His wife is pregnant and due in November! They already have one together, my brother Dalyn He's six & he is the sweetest little brother! I just can't believe I'm 24 & my 49 year old father is having another child! Crazy! I mean its nice & I love my little brother to death but it is just weird. People think it weird enough when I tell them I have a six year old brother. People always mistake him to be my child. I'm happy for my Dad but I also feel a little ripped off. I know this is going to sound like the selfish petty rant of a child of divorce but anyway-when my 22 yr old brother (Ian) & I were growing up my Dad couldn't be bothered to pay attention to us. Even after our parents split up if we went to stay at his house he would rent us a movie & leave for hours at a time. He'd only show up when we had him paged a million times to bring us something to eat.

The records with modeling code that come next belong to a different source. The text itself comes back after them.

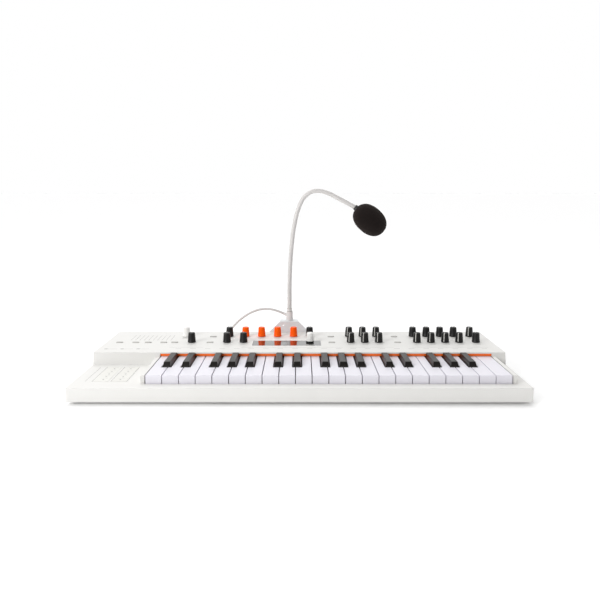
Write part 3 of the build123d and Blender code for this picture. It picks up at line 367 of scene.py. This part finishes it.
# radius and height in millimetres, from the panel up
knob_profile = [
    (0, -2.6), (3.0, -2.6), (3.0, 0.6), (5.75, 0.6), (6.0, 0.85), (6.0, 1.5), (5.85, 1.8), (5.42, 7.6),
    (4.98, 13.3), (4.86, 13.9), (4.6, 14.4), (4.2, 14.65), (3.7, 14.7), (3.3, 14.5), (1.5, 14.4), (0, 14.4),
]
pointer_profile = [
    (5.83, 2.0), (5.42, 7.6), (4.98, 13.3), (4.86, 13.9), (4.6, 14.4), (4.2, 14.65), (3.7, 14.7), (3.3, 14.5),
    (1.7, 14.4),
]
pointer_width = 1.2
ring_height = 2.4
minimum_angle = math.radians(-30)
pointer_at_minimum = {
    "cutoff_knob", "resonance_knob", "filter_drive_knob", "filter_envelope_knob", "filter_velocity_knob",
    "filter_tracking_knob", "attack_knob", "decay_knob", "sustain_knob", "release_knob", "effect_time_knob",
}


def add_pointer(shape, angle):
    """Raised line up a knob's side and over its edge, at an angle clockwise from the player."""
    verts = []
    for radius, height in pointer_profile:
        for side in (-0.5, 0.5):
            verts.append(shape.verts.new((side * pointer_width, -radius - 0.04, height + 0.04)))
    faces = [
        shape.faces.new((verts[i], verts[i + 1], verts[i + 3], verts[i + 2]))
        for i in range(0, len(verts) - 2, 2)
    ]
    made = bmesh.ops.solidify(shape, geom=faces, thickness=0.3)
    line = set(verts) | {v for v in made["geom"] if isinstance(v, bmesh.types.BMVert)}
    bmesh.ops.rotate(shape, cent=(0, 0, 0), matrix=Matrix.Rotation(angle, 3, "Z"), verts=list(line))
    for face in {f for v in line for f in v.link_faces}:
        face.material_index = 1


def make_knob(name):
    """A turned cap with its shaft, and a pointer unless it turns without end."""
    low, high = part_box(name)
    centre = (low + high) / 2
    shape = bmesh.new()
    turned(shape, knob_profile, 48)
    second = pointer_ink
    if name.endswith("_knob"):
        add_pointer(shape, minimum_angle if name in pointer_at_minimum else math.pi)
    if name == "menu_encoder":
        second = knob_black
        bmesh.ops.bisect_plane(
            shape, geom=shape.verts[:] + shape.edges[:] + shape.faces[:], dist=0.01,
            plane_co=(0, 0, ring_height), plane_no=(0, 0, 1),
        )
        for face in shape.faces:
            if face.calc_center_median().z < ring_height:
                face.material_index = 1
    lift = high.z - knob_height * MM
    bmesh.ops.transform(
        shape, verts=shape.verts, matrix=Matrix.Translation((centre.x, centre.y, lift)) @ Matrix.Scale(MM, 4),
    )
    main = knob_orange if name in orange_nodes else knob_white if name in white_nodes else knob_black
    piece = new_piece(name + "_cap", shape, [main, second], name)
    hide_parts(name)


for name in knob_nodes:
    make_knob(name)


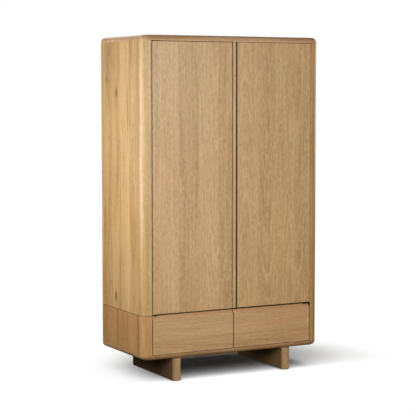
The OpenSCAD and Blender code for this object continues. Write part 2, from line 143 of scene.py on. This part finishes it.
def rgb(red, green, blue):
    """A colour given as sRGB values from 0 to 255."""
    def linear(value):
        value /= 255.0
        return value / 12.92 if value <= 0.04045 else ((value + 0.055) / 1.055) ** 2.4
    return (linear(red), linear(green), linear(blue), 1.0)


def grey(level):
    return (level, level, level, 1)


WHITE = grey(1)


# ---------------------------------------------------------------- camera, floor and light

# The camera stands to the left of the front, at eye height.
CAMERA_X = -4.0804
CAMERA_AHEAD = 7.3324        # in front of the door plane
CAMERA_Z = 1.712
CAMERA_YAW = math.radians(28.05)
CAMERA_PITCH = math.radians(-4.76)
CAMERA_LENS = 121.87
CAMERA_SENSOR = 36.0


def make_camera():
    data = bpy.data.cameras.new("camera")
    camera = bpy.data.objects.new("camera", data)
    bpy.context.scene.collection.objects.link(camera)
    data.lens = CAMERA_LENS
    data.sensor_width = CAMERA_SENSOR
    camera.location = (CAMERA_X, CAD_LO.y - CAMERA_AHEAD, CAMERA_Z)
    level = math.cos(CAMERA_PITCH)
    look = Vector((
        math.sin(CAMERA_YAW) * level,
        math.cos(CAMERA_YAW) * level,
        math.sin(CAMERA_PITCH),
    ))
    camera.rotation_euler = look.to_track_quat("-Z", "Y").to_euler()
    bpy.context.scene.camera = camera


def area_light(name, place, target, size, watts, colour):
    data = bpy.data.lights.new(name, "AREA")
    data.shape = "RECTANGLE"
    data.size, data.size_y = size
    data.energy = watts
    data.color = colour
    light = bpy.data.objects.new(name, data)
    bpy.context.scene.collection.objects.link(light)
    light.location = place
    light.rotation_euler = (Vector(target) - Vector(place)).to_track_quat("-Z", "Y").to_euler()
    return light


WHITE_CARD = (1.0, 0.99, 0.97)
WARM_CARD = (1.0, 0.91, 0.66)
# name, place, what it faces, width and height, watts, colour
CARDS = (
    ("left_card", (-2.3, 0.15, 1.35), (-0.6, 0.15, 1.35), (2.0, 1.3), 44.5, WHITE_CARD),
    ("front_left_card", (-2.4, -2.2, 1.65), (-0.5, -0.2, 1.3), (1.6, 1.4), 20, WHITE_CARD),
    ("front_card", (0.0, -4.2, 2.0), (-0.1, -0.3, 1.25), (2.8, 1.6), 90, WHITE_CARD),
    ("low_card", (0.45, -3.0, 0.5), (0.0, -0.3, 0.35), (1.8, 0.5), 12, WARM_CARD),
    ("right_card", (3.2, 0.5, 1.8), (0.6, 0.2, 1.1), (2.2, 1.8), 24, WHITE_CARD),
    ("back_card", (0.4, 4.0, 1.9), (0.0, 0.3, 1.1), (2.8, 1.8), 80, WHITE_CARD),
    ("ceiling_card", (0.3, 3.0, 4.3), (0.1, 0.3, 2.0), (2.0, 2.0), 70, WHITE_CARD),
)
LEG_SHADE_CARD = "left_card"  # the photo's legs are in deep shadow on this card's side
PANEL_PLACE = (-2.0, -4.0, 3.2)
PANEL_SIZE = (8.0, 8.0)
PANEL_WATTS = 620.0
PANEL_COLOUR = (1, 1, 1)
ROOM_LEVEL = 0.007


def make_lights(floor):
    """Pale cards stand around the object at its own height, so the side is lit from the side and the
    doors from the front. Two light the back and the top, which the camera does not see. A wide panel
    overhead lights the floor alone."""
    below = Vector((PANEL_PLACE[0], PANEL_PLACE[1], 0))
    panel = area_light("floor_panel", PANEL_PLACE, below, PANEL_SIZE, PANEL_WATTS, PANEL_COLOUR)
    link_light(panel, (floor,), "INCLUDE")
    legs = (NODES["left_leg"], NODES["right_leg"])
    for name, place, target, size, watts, colour in CARDS:
        card = area_light(name, place, target, size, watts, colour)
        shaded = legs if name == LEG_SHADE_CARD else ()
        link_light(card, (floor,) + shaded, "EXCLUDE")


def link_light(light, pieces, state):
    """INCLUDE lights these pieces alone and EXCLUDE all but these. Every piece still casts its shadow."""
    group = bpy.data.collections.new(light.name + "_receivers")
    for piece in pieces:
        group.objects.link(piece)
    for member in group.collection_objects:
        member.light_linking.link_state = state
    light.light_linking.receiver_collection = group


def make_world():
    """A white background to the eye, and an almost dark room for everything that it lights."""
    world = bpy.data.worlds.new("studio")
    world.use_nodes = True
    tree = world.node_tree
    tree.nodes.clear()
    out = tree.nodes.new("ShaderNodeOutputWorld")
    seen = tree.nodes.new("ShaderNodeBackground")
    room = tree.nodes.new("ShaderNodeBackground")
    pick = tree.nodes.new("ShaderNodeMixShader")
    ray = tree.nodes.new("ShaderNodeLightPath")
    seen.inputs["Color"].default_value = WHITE
    room.inputs["Color"].default_value = WHITE
    room.inputs["Strength"].default_value = ROOM_LEVEL
    tree.links.new(ray.outputs["Is Camera Ray"], pick.inputs["Fac"])
    tree.links.new(room.outputs[0], pick.inputs[1])
    tree.links.new(seen.outputs[0], pick.inputs[2])
    tree.links.new(pick.outputs[0], out.inputs["Surface"])
    bpy.context.scene.world = world


FLOOR_HALF = 40.0            # the floor is a square, 80 m on a side
FLOOR_MIDDLE = (0.25, -0.05, 0)
FLOOR_FADE = (0.5, 1.05)     # between these distances from the middle it turns into the white background
FLOOR_GLOW = 0.016           # keeps the deepest shadow from going black
FLOOR_BOUNCE = 0.02          # what the floor gives back to the object


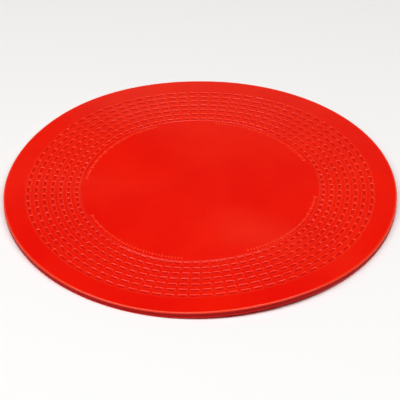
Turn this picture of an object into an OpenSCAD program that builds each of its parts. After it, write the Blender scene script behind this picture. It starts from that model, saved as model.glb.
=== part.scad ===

Not the best father figure. He's definitely grown up since Dalyn came along. He actually spends time with him. I'm happy for my little brother but I can't help but feel that it isn't fair that we didn't get the same treatment. Even now its like my Dad hardly knows how to communicate with us. I mean at least now he half tries but still. The other thing I feel ripped off about is I will miss out on so much of this baby's life. I already feel I miss out so much on Dalyn's life but at least for Dalyn I was there for his first three years. We live 2.5 hours away from them now & I'm lucky if I see them three months & then its only for the weekend. It kind of makes me want to move home but at the same time our life here is finally getting settled. Plus I don't really enjoy it there-I just enjoy my family. Ian just moved back there so he's going to get to spend lots of time with this new sibling. That's good for him but it makes me sad for me. Anyway so sorry for going on & on about my bittersweet news!